Starbucks Corp, the world’s largest coffee chain, expects rising coffee prices to hit profits more than it previously thought but stressed that it would not raise prices to cover the extra expense.
That news sent its shares down almost 3 percent, even as the company reported profits and US sales that handily topped Wall Street’s targets.
Rising prices for ingredients ranging from coffee and milk to beef and bread are squeezing restaurant operators.
Photo: Bloomberg
Earlier this week Starbucks rival McDonald’s Corp said it would hike prices “where it makes sense” to offset some, but not all, of the food cost increases.
Seattle-based Starbucks on Wednesday narrowed its earnings forecast to US$1.44 to US$1.47 a share for this fiscal year, compared with the average analyst expectation of US$1.49 a share.
The company expects commodity costs to cut earnings by about US$0.20 this fiscal year, compared with its previous forecast of US$0.08 to US$0.10 a share in November.
“I think they’re being conservative,” Oppenheimer analyst Matt DiFrisco said, because of the unknowns facing the company.
While a strengthening US economy could boost sales and give the company room to put through another price increase, he said, Starbucks does not yet know how much it will have to pay to oust Kraft Foods Inc as its supermarket packaged coffee distributor.
“They’re going to have to pay Kraft some money this year,” RBC Capital Markets analyst Larry Miller said.
Starbucks wants to end its 12-year-old partnership with Kraft on March 1, and some analysts estimate that the fee for early termination could top US$1 billion.
Starbucks removed one uncertainty from investors’ minds by locking in coffee prices for this year. Coffee represents 15 percent to 20 percent of its cost of sales.
The benchmark “C” arabica coffee futures contract trading on ICE Futures US remains around levels last seen 13-and-a-half years ago, after surging nearly 80 percent in a rally that began in June last year.

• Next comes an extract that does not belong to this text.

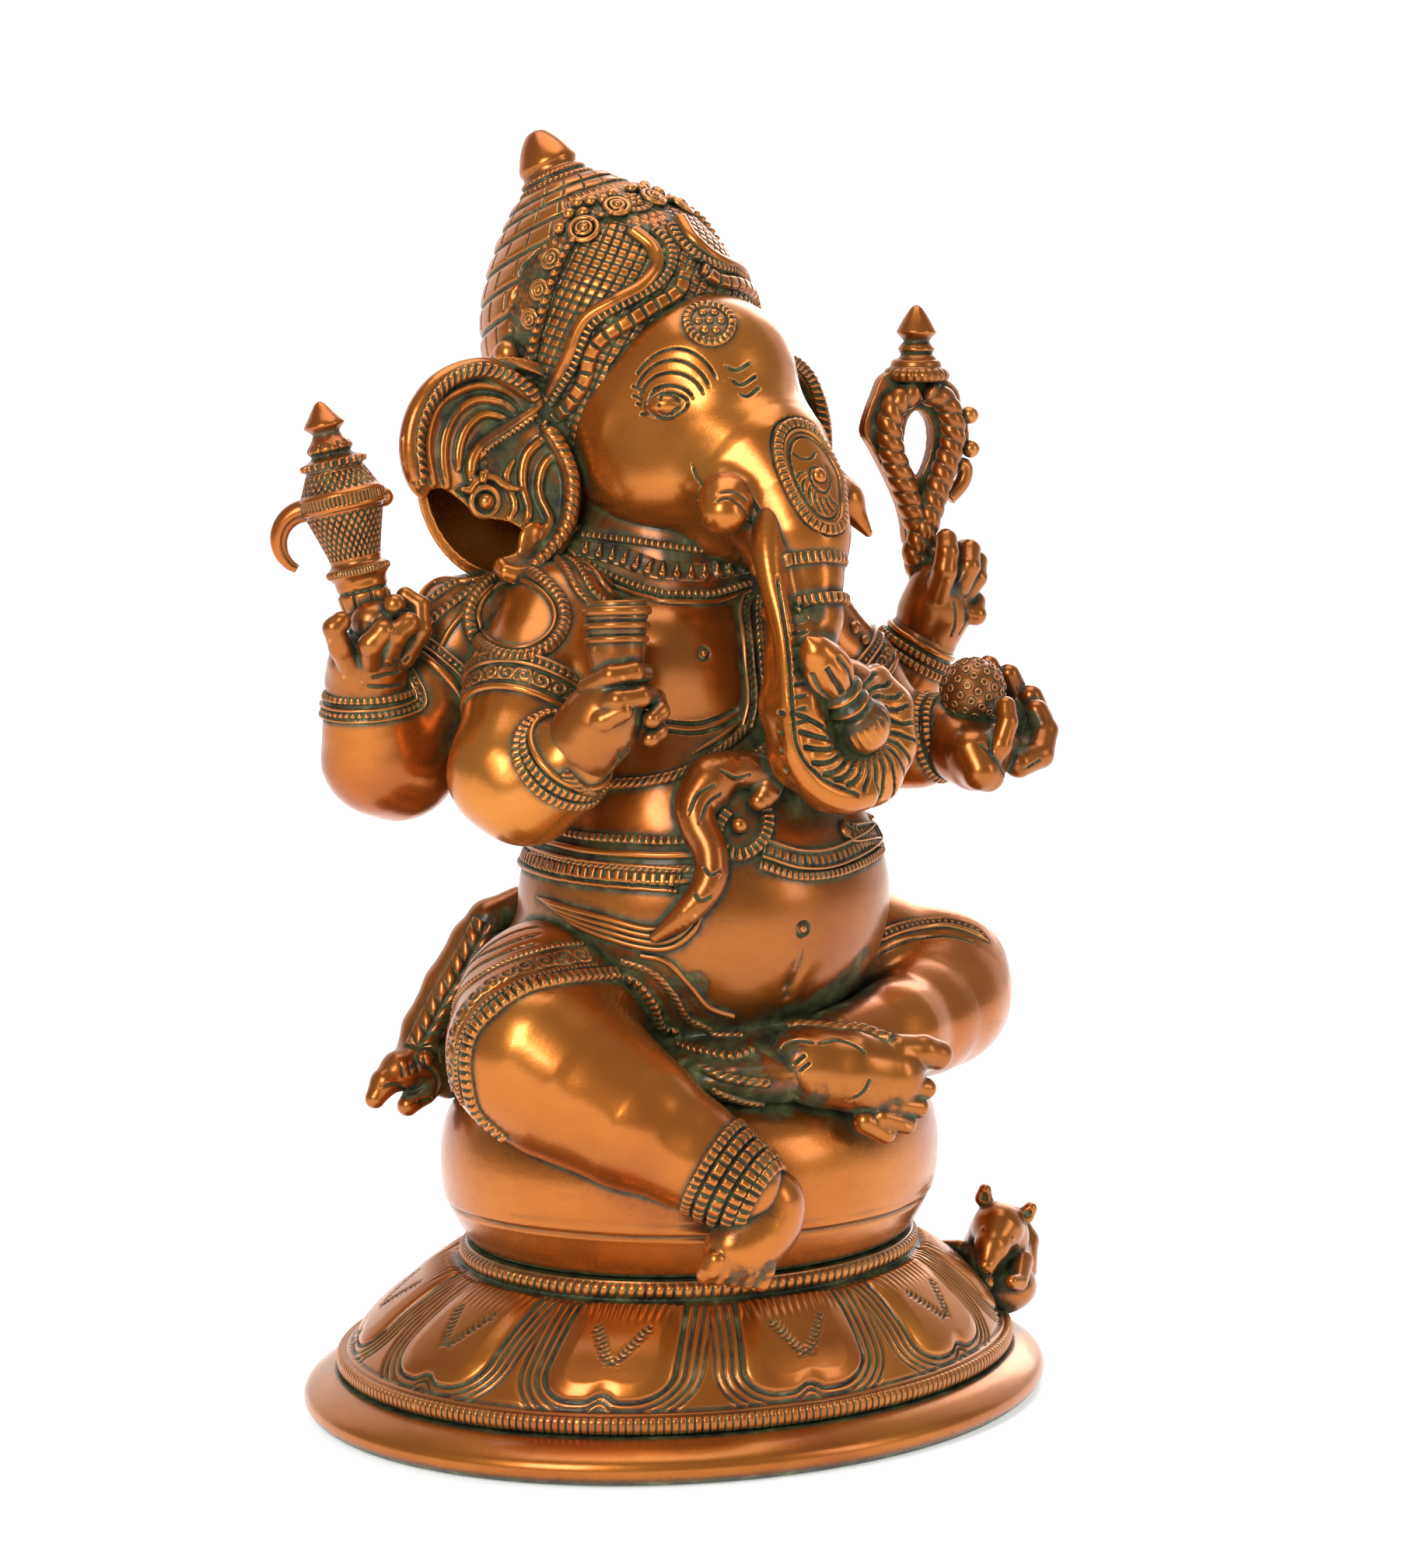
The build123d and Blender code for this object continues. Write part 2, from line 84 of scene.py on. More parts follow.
class Sculpt:
    """Blended balls, cones and rings on a grid."""

    def __init__(self, step):
        self.step = step
        self.marks = []

    def _add(self, low, high, measure, blend, cut):
        self.marks.append((np.array(low, float), np.array(high, float), measure, blend, cut))
        return self

    def limb(self, balls, blend=2.0, cut=False, inner=0.0):
        """A row of balls (x, y, z, radius) joined by cones."""
        b = np.array(balls, float)
        if len(b) == 1:
            b = np.vstack([b, b + [1e-3, 0, 0, 0]])

        def measure(x, y, z):
            d = cone_distance(x, y, z, b[0], b[1])
            for p, q in zip(b[1:-1], b[2:]):
                d = soft_min(d, cone_distance(x, y, z, p, q), inner)
            return d
        low = (b[:, :3] - b[:, 3:]).min(0)
        high = (b[:, :3] + b[:, 3:]).max(0)
        return self._add(low, high, measure, blend, cut)

    def ball(self, centre, radii, blend=2.0, cut=False, turn=None):
        """An ellipsoid.  turn holds its own axes as rows."""
        c = np.array(centre, float)
        r = np.array(radii if np.ndim(radii) else (radii,) * 3, float)
        m = np.eye(3) if turn is None else np.array(turn, float)

        def measure(x, y, z):
            px, py, pz = x - c[0], y - c[1], z - c[2]
            k0 = k1 = 0
            for row, radius in zip(m, r):
                part = (row[0] * px + row[1] * py + row[2] * pz) / radius
                k0 = k0 + part ** 2
                k1 = k1 + (part / radius) ** 2
            k0 = np.sqrt(k0)
            return k0 * (k0 - 1) / (np.sqrt(k1) + 1e-6)
        reach = np.sqrt(((m * r[:, None]) ** 2).sum(0))
        return self._add(c - reach, c + reach, measure, blend, cut)

    def ring(self, centre, axis, radius, thickness, blend=1.0, cut=False, squash=1.0):
        """A round ring about an axis.  squash stretches its section along the axis."""
        c, a = np.array(centre, float), unit(axis)

        def measure(x, y, z):
            px, py, pz = x - c[0], y - c[1], z - c[2]
            along = a[0] * px + a[1] * py + a[2] * pz
            out = np.sqrt(np.maximum(px ** 2 + py ** 2 + pz ** 2 - along ** 2, 0)) - radius
            return np.sqrt(out ** 2 + (along / squash) ** 2) - thickness
        reach = (radius + thickness) * np.sqrt(1 - a ** 2) + thickness * squash * np.abs(a) + thickness
        return self._add(c - reach, c + reach, measure, blend, cut)

    def plane_cut(self, point, normal, low, high):
        """Removes what lies on the normal's side of a plane, within a box."""
        p, n = np.array(point, float), unit(normal)

        def measure(x, y, z):
            return -(n[0] * (x - p[0]) + n[1] * (y - p[1]) + n[2] * (z - p[2]))
        return self._add(low, high, measure, 0.6, True)

    def skin(self, name):
        """Skins the blended shape with a net of quads."""
        h = self.step
        solid = [m for m in self.marks if not m[4]]
        low = np.min([m[0] - m[3] for m in solid], 0) - 4 * h
        high = np.max([m[1] + m[3] for m in solid], 0) + 4 * h
        count = np.ceil((high - low) / h).astype(int) + 1
        grid = np.full(count, 30.0, np.float32)
        for lo, hi, measure, blend, cut in self.marks:
            margin = blend + 3 * h
            i0 = np.maximum(np.floor((lo - margin - low) / h).astype(int), 0)
            i1 = np.minimum(np.ceil((hi + margin - low) / h).astype(int) + 1, count)
            if np.any(i1 <= i0):
                continue
            x, y, z = [(low[k] + h * np.arange(i0[k], i1[k])).astype(np.float32) for k in range(3)]
            d = measure(x[:, None, None], y[None, :, None], z[None, None, :])
            spot = tuple(slice(i0[k], i1[k]) for k in range(3))
            here = grid[spot]
            grid[spot] = -soft_min(-here, d, blend) if cut else soft_min(here, d, blend)
        return Skin(name, *net_of(grid, low, h))


def sample(grid, at):
    """Value of a grid between its points."""
    top = np.array(grid.shape) - 1.001
    at = np.clip(at, 0, top)
    i = at.astype(int)
    f = (at - i).astype(np.float32)
    total = 0
    for dx in (0, 1):
        for dy in (0, 1):
            for dz in (0, 1):
                weight = ((f[:, 0] if dx else 1 - f[:, 0]) * (f[:, 1] if dy else 1 - f[:, 1])
                          * (f[:, 2] if dz else 1 - f[:, 2]))
                total = total + weight * grid[i[:, 0] + dx, i[:, 1] + dy, i[:, 2] + dz]
    return total


def slope(grid, at):
    g = np.empty_like(at)
    for k in range(3):
        shift = np.zeros(3)
        shift[k] = 0.6
        g[:, k] = (sample(grid, at + shift) - sample(grid, at - shift)) / 1.2
    return g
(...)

Late last year the company raised drink prices in the US and China due to surging prices for coffee and other commodities.
Starbucks’ profit for the fiscal first quarter ending on Jan. 2 jumped almost 44 percent from the year-ago period to US$346.6 million, or US$0.45 a share. That easily topped analysts’ average call for a profit of US$0.39 per share for the latest quarter, according to Thomson Reuters I/B/E/S.
Cost control and efficiency efforts helped operating margins improve 800 basis points to 17.3 percent in the US and increase 620 basis points to 13.8 percent internationally.
Sales at Starbucks cafes open at least 13 months were up a better-than-expected 8 percent in the US and up 5 percent internationally for the holiday quarter, which traditionally is Starbucks’ biggest for revenue.